REPUBLIKA.CO.ID, JAKARTA -- Pemerintah mengakui insentif pajak penghasilan atau tax allowance tidak akan bisa langsung ampuh mengurangi repatriasi dividen untuk menekan defisit transaksi berjalan.
"Mungkin belum segera di kuartal dua, tapi saya optimistis bisa terjadi di kuartal selanjutnya dengan sosialisasi yang intensif," kata Deputi Bidang Koordinasi Ekonomi Makro dan Keuangan Kemenko Perekonomian Bobby Hamzar Rafinus, Jumat (24/4).
Pemerintah baru saja menerbitkan Peratuan Pemerintah (PP) Nomor 18 Tahun 2015 tentang Fasilitas Pajak Penghasilan untuk Penanaman Modal di Bidang Usaha Tertentu dan di daerah-daerah Tertentu.
Dalam pasal 2 ayat 2 huruf C disebutkan, pengenaan pajak penghasilan atas dividen yang dibayarkan kepada Wajib Pajak luar negeri selain bentuk usaha tetap di Indonesia sebesar 10 persen, atau tarif yang lebih rendan menurut perjanjian penghindaran pajak berganda yang berlaku.
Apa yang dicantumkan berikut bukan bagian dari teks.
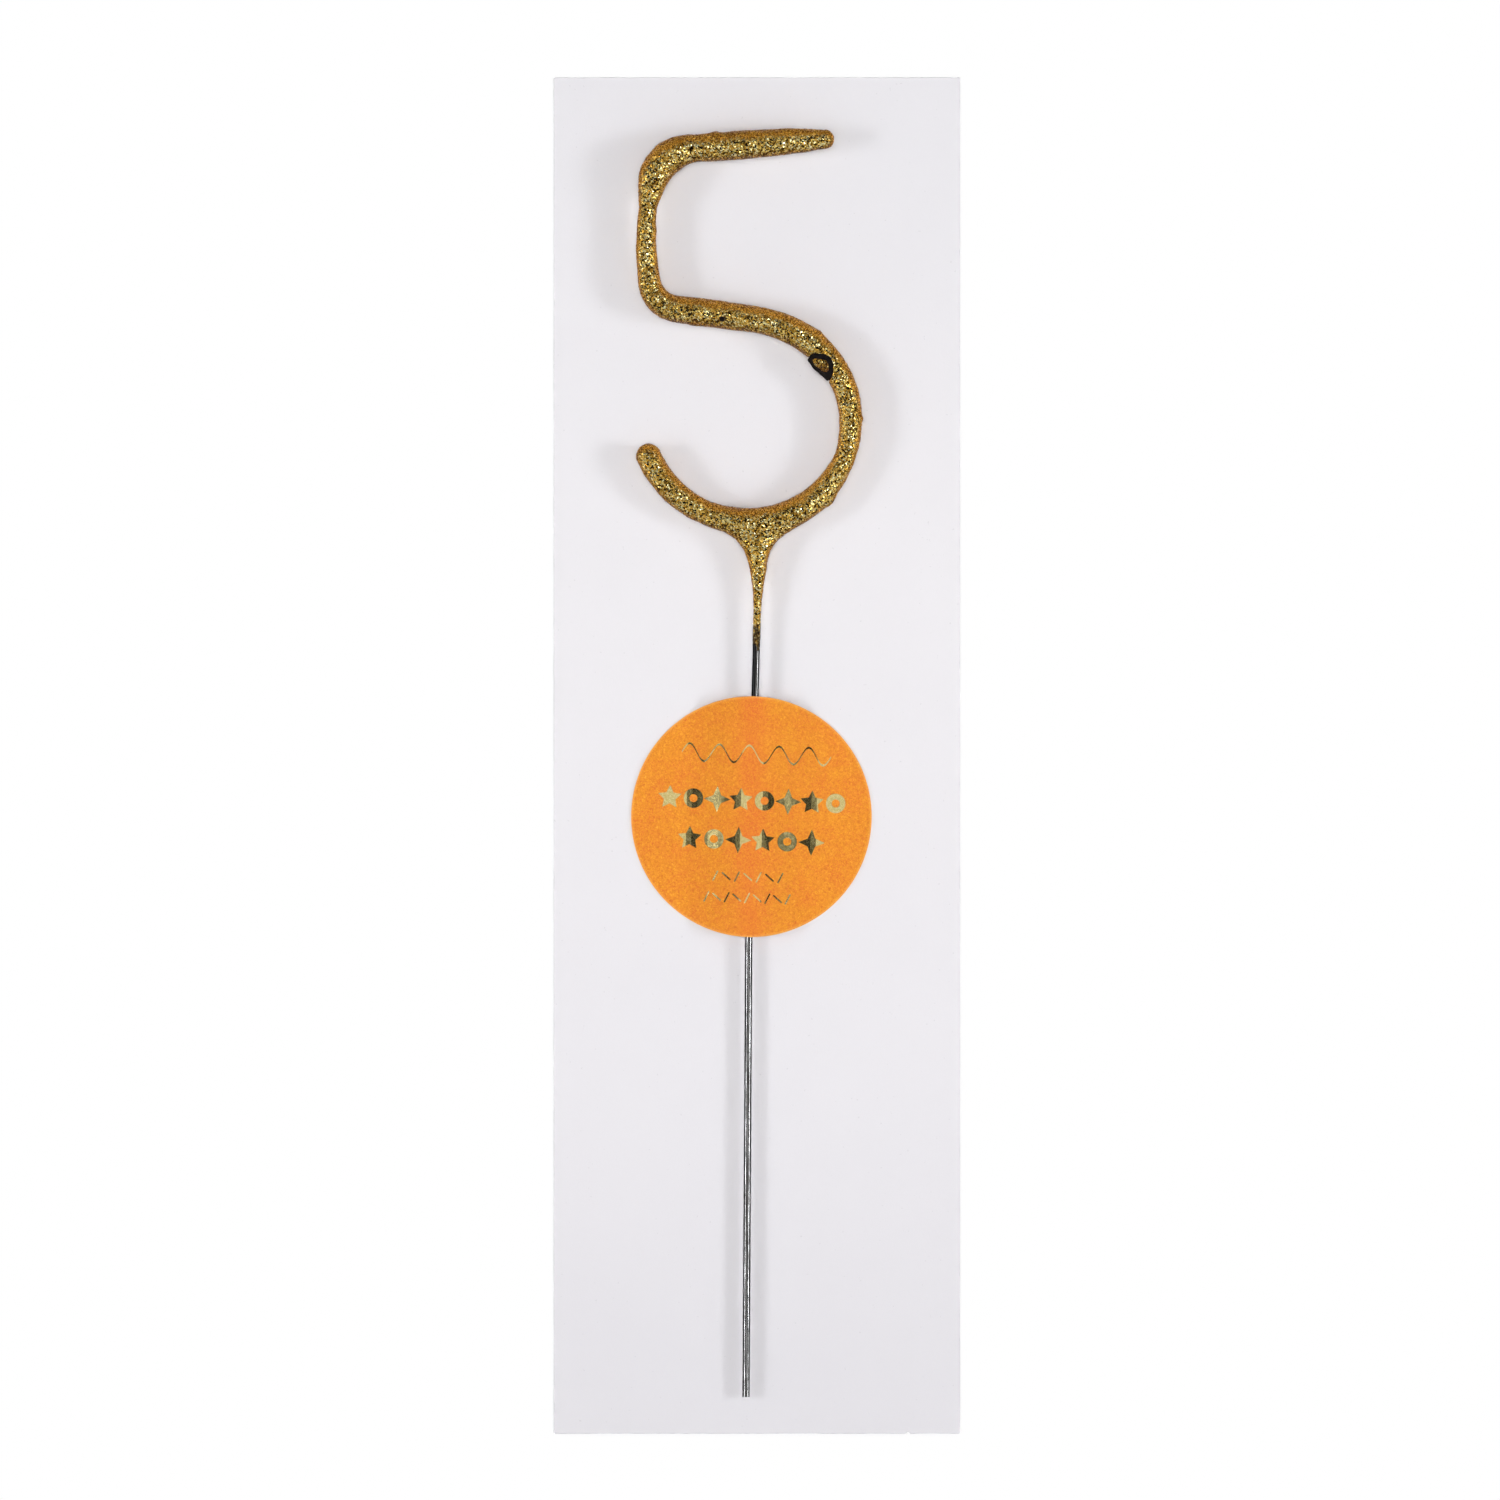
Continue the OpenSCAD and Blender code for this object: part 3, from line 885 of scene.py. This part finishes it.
def gold_glitter():
    k = Look("gold_glitter_lacquer")
    flakes = k.cells(0.2, k.jittered(0.35, 0.16))
    dust = k.cells(0.12)
    tone = k.channel(flakes, 0)
    fine_tone = k.channel(dust, 1)
    patch = k.noise(1.8, detail=3)
    blotch = k.math("MULTIPLY", k.math("SUBTRACT", patch, 0.5), 0.5)
    # The browner sides are painted shade, broken up by random blotches.
    side_shade_share = k.range(k.math("ADD", k.value("painted_side_shade"), blotch), -0.2, 0.12)
    burnt = k.value("burnt")
    bare = k.value("bare")
    bright = k.ramp(tone, [
        (0.0, (0.006, 0.003, 0.001)), (0.22, (0.012, 0.006, 0.002)), (0.3, (0.44, 0.22, 0.026)),
        (0.55, (0.86, 0.49, 0.075)), (0.76, (1.0, 0.74, 0.2)), (1.0, (1.0, 0.95, 0.56)),
    ])
    painted_side_shade = k.ramp(fine_tone, [
        (0.0, (0.03, 0.01, 0.002)), (0.28, (0.25, 0.085, 0.009)), (0.65, (0.62, 0.27, 0.028)),
        (1.0, (0.95, 0.54, 0.09)),
    ])
    color = k.mix(side_shade_share, bright, painted_side_shade)
    # Painted shade on the undersides, weaker on the brighter flakes.
    shade = k.math("MULTIPLY", k.value("under"), k.range(tone, 0.35, 0.75, 0.9, 0.15))
    color = k.mix(shade, color, (0.05, 0.023, 0.006))
    burnt_color = k.mix(fine_tone, (0.03, 0.008, 0.004), (0.3, 0.09, 0.03))
    color = k.mix(k.math("MULTIPLY", burnt, 0.85), color, burnt_color)
    bare_color = k.mix(tone, (0.004, 0.003, 0.003), (0.03, 0.02, 0.014))
    color = k.mix(bare, color, bare_color)
    metal = k.math("MULTIPLY", k.range(side_shade_share, 0, 1, 0.95, 0.3), k.math("SUBTRACT", 1.0, bare))
    rough = k.range(fine_tone, 0, 1, 0.15, 0.42)
    k.set(
        Base_Color=color,
        Metallic=metal,
        Roughness=k.math("ADD", rough, k.math("MULTIPLY", bare, 0.45), clamp=True),
        Normal=k.tilted([(flakes, k.range(side_shade_share, 0, 1, 0.9, 0.45)), (dust, 0.4)]),
    )
    k.shader.inputs["Specular Tint"].default_value = (0.5, 0.3, 0.14, 1)
    k.shader.inputs["Specular IOR Level"].default_value = 0.3
    return k


def sparkler_composition():
    k = Look("sparkler_composition")
    coarse = k.noise(0.35, detail=4, rough=0.65)
    color = k.ramp(coarse, [
        (0.3, (0.004, 0.003, 0.003)), (0.6, (0.012, 0.009, 0.008)), (0.8, (0.045, 0.026, 0.016)),
    ])
    k.set(
        Base_Color=color, Roughness=k.range(coarse, 0.3, 0.8, 1.0, 0.85), Specular_IOR_Level=0.12,
        Normal=k.bump(coarse, 0.08),
    )
    return k


def drawn_steel():
    k = Look("drawn_steel")
    lines = k.noise(1.0, detail=4, rough=0.7, vector=k.stretch(9, 9, 0.22))
    blotch = k.noise(1.0, detail=3, vector=k.stretch(2.5, 2.5, 0.8))
    color = k.ramp(lines, [
        (0.35, (0.03, 0.029, 0.028)), (0.47, (0.13, 0.127, 0.125)), (0.68, (0.42, 0.42, 0.42)),
    ])
    color = k.mix(k.range(blotch, 0.5, 0.7, 0, 0.7), color, (0.08, 0.075, 0.07))
    height = k.part_of(k.mm, "Z")
    upper = k.range(height, 96, 101)
    color = k.mix(k.math("MULTIPLY", upper, 0.4), color, (0.05, 0.045, 0.04))
    # painted dark reflection: above the label, the side of the wire that faces left is painted black
    painted_left_reflection = k.range(k.part_of(k.normal, "X"), -0.08, 0.12, 0.97, 0)
    color = k.mix(k.math("MULTIPLY", upper, painted_left_reflection), color, (0.005, 0.005, 0.005))
    # painted dark reflection along the two sides of the wire, broken up by blotches
    aside = k.math("ABSOLUTE", k.part_of(k.normal, "X"))
    painted_edge_reflection = k.math("ADD", aside, k.range(blotch, 0.3, 0.7, -0.08, 0.08))
    color = k.mix(k.range(painted_edge_reflection, 0.64, 0.8, 0, 0.97), color, (0.005, 0.005, 0.005))
    k.set(
        Base_Color=color, Metallic=1.0, Roughness=k.range(lines, 0.2, 0.8, 0.2, 0.08),
        Normal=k.bump(lines, 0.006),
    )
    k.shader.inputs["Specular Tint"].default_value = (0.05, 0.05, 0.05, 1)
    return k


def weld_metal():
    k = Look("weld_metal")
    scale = k.noise(0.3, detail=4)
    color = k.ramp(scale, [(0.3, (0.05, 0.05, 0.055)), (0.6, (0.17, 0.17, 0.18)), (0.8, (0.3, 0.22, 0.15))])
    k.set(
        Base_Color=color, Metallic=1.0, Roughness=k.range(scale, 0.3, 0.8, 0.7, 0.4),
        Normal=k.bump(scale, 0.05),
    )
    return k


def pale_floor():
    k = Look("pale_floor")
    grain = k.noise(6, detail=4)
    color = k.mix(grain, (0.9, 0.9, 0.9), (0.93, 0.93, 0.93))
    k.set(Base_Color=color, Roughness=k.range(grain, 0.3, 0.7, 0.7, 0.8))
    return k


def board():
    k = Look("white_board")
    fibre = k.noise(1.0, detail=5, rough=0.6, vector=k.stretch(4, 4, 1.6))
    cloud = k.noise(22, detail=2)
    speck = k.noise(0.5, detail=1)
    color = k.mix(cloud, (0.784, 0.766, 0.793), (0.804, 0.785, 0.809))
    # Painted light falloff: the card is painted darker towards its bottom and its top.
    height = k.range(k.part_of(k.mm, "Z"), CARD_BOTTOM, CARD_BOTTOM + CARD_H)
    shade = k.ramp(height, [
        (0.0, (0.925, 0.925, 0.935)), (0.3, (0.985, 0.985, 0.99)), (0.6, (1, 1, 1)),
        (1.0, (0.95, 0.955, 0.96)),
    ], "EASE")
    color = k.mix(1.0, color, shade, "MULTIPLY")
    color = k.mix(k.range(fibre, 0.35, 0.7, 0, 0.05), color, (0.7, 0.7, 0.72))
    color = k.mix(k.range(speck, 0.77, 0.8, 0, 0.25), color, (0.45, 0.44, 0.46))
    k.set(
        Base_Color=color, Roughness=k.range(fibre, 0.3, 0.7, 0.62, 0.75), Specular_IOR_Level=0.3,
        Normal=k.bump(fibre, 0.02, 0.5),
    )
    return k


def orange_paper():
    k = Look("orange_paper")
    fibres = k.noise(0.8, detail=3, rough=0.7, distortion=3)
    mottle = k.noise(0.32, detail=4, rough=0.75, distortion=0.8)
    cloud = k.noise(3.5, detail=2)
    crest_shade = k.value("crest_shade")
    rim = k.value("rim")
    color = k.ramp(mottle, [
        (0.32, (0.66, 0.17, 0.012)), (0.45, (0.78, 0.26, 0.016)), (0.58, (0.88, 0.36, 0.024)),
        (0.7, (0.93, 0.46, 0.045)),
    ])
    thread = k.math("ABSOLUTE", k.math("SUBTRACT", fibres, 0.5))
    fibre_red_and_crest_shade = k.math("MULTIPLY", k.range(thread, 0.07, 0.0), k.range(cloud, 0.38, 0.62, 0.5, 1.1))
    # Painted shade: the paper is painted redder along the crest over the wire, on top of its red fibres.
    fibre_red_and_crest_shade = k.math("ADD", fibre_red_and_crest_shade, k.math("MULTIPLY", crest_shade, 0.4), clamp=True)
    color = k.mix(k.math("MULTIPLY", fibre_red_and_crest_shade, 0.68), color, (0.75, 0.12, 0.03))
    color = k.mix(k.math("MULTIPLY", rim, 0.5), color, (0.96, 0.5, 0.12))
    k.set(
        Base_Color=color, Roughness=k.range(mottle, 0.3, 0.7, 0.72, 0.85), Specular_IOR_Level=0.25,
        Normal=k.bump(thread, 0.03, 0.6),
    )
    return k


def satin_foil():
    k = Look("satin_gold_foil")
    press = k.noise(0.35, detail=3)
    wear = k.noise(0.12, detail=2)
    color = k.ramp(press, [(0.3, (0.5, 0.4, 0.15)), (0.7, (0.62, 0.52, 0.24))])
    color = k.mix(k.range(wear, 0.7, 0.8, 0, 0.6), color, (0.7, 0.3, 0.06))
    k.set(
        Base_Color=color, Metallic=1.0, Roughness=k.range(press, 0.3, 0.7, 0.17, 0.24),
        Normal=k.bump(press, 0.004),
    )
    return k


def adhesive():
    k = Look("clear_adhesive")
    smear = k.noise(1.2, detail=3, distortion=1)
    color = k.ramp(smear, [(0.35, (0.72, 0.69, 0.58)), (0.65, (0.85, 0.83, 0.74))])
    k.set(
        Base_Color=color, Roughness=k.range(smear, 0.3, 0.7, 0.15, 0.4),
        Normal=k.bump(smear, 0.02),
    )
    return k


glitter = gold_glitter()
glitter.onto(gold)
glitter.onto(film)
sparkler_composition().onto(core)
steel = drawn_steel()
steel.onto(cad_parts["stem_wire"])
steel.onto(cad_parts["numeral_wire"])
weld_metal().onto(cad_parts["weld_nugget"])
board().onto(card)
orange_paper().onto(label)
satin_foil().onto(foil)
glue_look = adhesive()
glue_look.onto(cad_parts["glue_left"])
glue_look.onto(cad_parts["glue_right"])


# ---- floor, light and camera -----------------------------------------------------------------

# All in metres. The floor is low enough for the card's whole slide.
FLOOR_Z = -0.17
FLOOR_RINGS = [0.2, 0.5, 1.0, 1.6]
FLOOR_SIDES = 64
# The camera looks at TARGET from DISTANCE, and the picture is FRAME_WIDTH wide there.
TARGET = (0.000024, 0.0, 0.09543)
FRAME_WIDTH = 0.22124
DISTANCE = 2.2
SENSOR_WIDTH = 36


def round_floor():
    """A flat disc of rings round a middle point, facing up."""
    points = []
    for r in FLOOR_RINGS:
        for k in range(FLOOR_SIDES):
            a = 2 * math.pi * k / FLOOR_SIDES
            points.append((r * math.cos(a), r * math.sin(a), FLOOR_Z))
    points.append((0, 0, FLOOR_Z))
    faces = [face[::-1] for face in ring_faces(len(FLOOR_RINGS), FLOOR_SIDES)]
    for k in range(FLOOR_SIDES):
        faces.append([len(points) - 1, k, (k + 1) % FLOOR_SIDES])
    mesh = bpy.data.meshes.new("studio_floor")
    mesh.from_pydata(points, [], faces)
    ob = bpy.data.objects.new("studio_floor", mesh)
    bpy.context.scene.collection.objects.link(ob)
    return ob


floor = round_floor()
pale_floor().onto(floor)


def soft_light(name, azimuth, elevation, distance, width, height, power, color):
    """An area light round the object. Azimuth 0 is in front of it and 90 to its right."""
    a, e = math.radians(azimuth), math.radians(elevation)
    direction = Vector((math.sin(a) * math.cos(e), -math.cos(a) * math.cos(e), math.sin(e)))
    lamp = bpy.data.lights.new(name, "AREA")
    lamp.shape = "RECTANGLE"
    lamp.size, lamp.size_y = width, height
    lamp.energy = power
    lamp.color = color
    ob = bpy.data.objects.new(name, lamp)
    ob.location = [TARGET[k] + distance * direction[k] for k in range(3)]
    ob.rotation_mode = "QUATERNION"
    ob.rotation_quaternion = direction.to_track_quat("Z", "Y")
    ob.visible_camera = False
    bpy.context.scene.collection.objects.link(ob)


soft_light("key_left", -58, 0, 1.2, 0.22, 0.36, 4.2, (0.95, 0.97, 1))
soft_light("key_right", 61, 0, 1.2, 0.22, 0.36, 4.9, (0.95, 0.97, 1))
soft_light("front_fill", 0, 0, 1.5, 0.85, 0.6, 1.9, (1, 1, 1))
soft_light("back_soft", 190, 30, 1.5, 1.2, 1.0, 12, (1, 1, 1))

world = bpy.data.worlds.new("studio")
bpy.context.scene.world = world
world.use_nodes = True
tree = world.node_tree
tree.nodes.clear()


def world_node(kind, **settings):
    node = tree.nodes.new(kind)
    for key, value in settings.items():
        setattr(node, key, value)
    return node


def glow(color, strength=1.0):
    """Background light whose colour and strength are each a value or a socket."""
    node = world_node("ShaderNodeBackground")
    for socket, value in ((node.inputs["Color"], color), (node.inputs["Strength"], strength)):
        if isinstance(value, bpy.types.NodeSocket):
            tree.links.new(value, socket)
        else:
            socket.default_value = value
    return node.outputs[0]


rays = world_node("ShaderNodeLightPath")


def ray_mix(ray, otherwise, then):
    """One light for rays of a kind, such as Is Camera Ray, and another for the rest."""
    node = world_node("ShaderNodeMixShader")
    tree.links.new(rays.outputs[ray], node.inputs[0])
    tree.links.new(otherwise, node.inputs[1])
    tree.links.new(then, node.inputs[2])
    return node.outputs[0]


split = world_node("ShaderNodeSeparateXYZ")
tree.links.new(world_node("ShaderNodeTexCoord").outputs["Generated"], split.inputs[0])
dome = world_node("ShaderNodeValToRGB")
dome.color_ramp.elements[0].position = 0.1
dome.color_ramp.elements[0].color = (0.03, 0.03, 0.03, 1)
dome.color_ramp.elements[1].position = 0.75
dome.color_ramp.elements[1].color = (0.14, 0.14, 0.143, 1)
tree.links.new(split.outputs["Z"], dome.inputs[0])
# Soft light from the front, in a narrow lobe that matt surfaces take and shiny ones don't show.
LOBE_POWER = 120
LOBE_STRENGTH = 31
ahead = world_node("ShaderNodeMath", operation="MULTIPLY", use_clamp=True)
ahead.inputs[1].default_value = -1
tree.links.new(split.outputs["Y"], ahead.inputs[0])
lobe = world_node("ShaderNodeMath", operation="POWER")
lobe.inputs[1].default_value = LOBE_POWER
tree.links.new(ahead.outputs[0], lobe.inputs[0])
frontal = world_node("ShaderNodeMath", operation="MULTIPLY")
frontal.inputs[1].default_value = LOBE_STRENGTH
tree.links.new(lobe.outputs[0], frontal.inputs[0])
both = world_node("ShaderNodeAddShader")
tree.links.new(glow((1, 0.985, 0.965, 1), frontal.outputs[0]), both.inputs[0])
tree.links.new(glow(dome.outputs["Color"]), both.inputs[1])
matt = ray_mix("Is Diffuse Ray", glow(dome.outputs["Color"]), both.outputs[0])
seen = ray_mix("Is Camera Ray", matt, glow((1, 1, 1, 1)))
tree.links.new(seen, world_node("ShaderNodeOutputWorld").inputs["Surface"])

camera = bpy.data.cameras.new("camera")
camera.sensor_width = SENSOR_WIDTH
camera.lens = SENSOR_WIDTH * DISTANCE / FRAME_WIDTH
camera.clip_start, camera.clip_end = 0.05, 20
camera_object = bpy.data.objects.new("camera", camera)
camera_object.matrix_world = (
    shift(TARGET[0], TARGET[1] - DISTANCE, TARGET[2]) @ turn("Y", -STEM_LEAN) @ turn("X", 90)
)
bpy.context.scene.collection.objects.link(camera_object)
bpy.context.scene.camera = camera_object
bpy.context.scene.view_settings.view_transform = "Standard"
Bobby menjelaskan, maksud dari pasal tersebut adalah bawha tarif PPh yang dikenakan kepada dividen yang digunakan untuk reinvestasi hanya 10 persen atau lebih rendah kalau ada perjanjian pajak antara Indonesia dengan negara domisili perusahaan induk.
Dia berharap peraturan ini dapat membuat perusahaan asing untuk melakukan reinvestasi dividen. "Karena fasilitas tax allowance ini mudah pengurusannya dan besar keringanan PPh yang diperoleh," ucapnya.
Proses pengajuan tax allowance ini lebih ringkas karena dilakukan satu pintu di Badan Koordinasi Penanaman Modal (BKPM). Sebelumnya, suatu perusahaan harus mengurusnya ke beberapa kementerian terkait sebelum akhirnya ke BKPM sehingga bisa memakan waktu berbulan-bulan.
"Pengurusan tax allowance cukup di PTSP (pelayanan terpadu satu pintu) BKPM. Hanya 25 hari kerja," kata Bobby.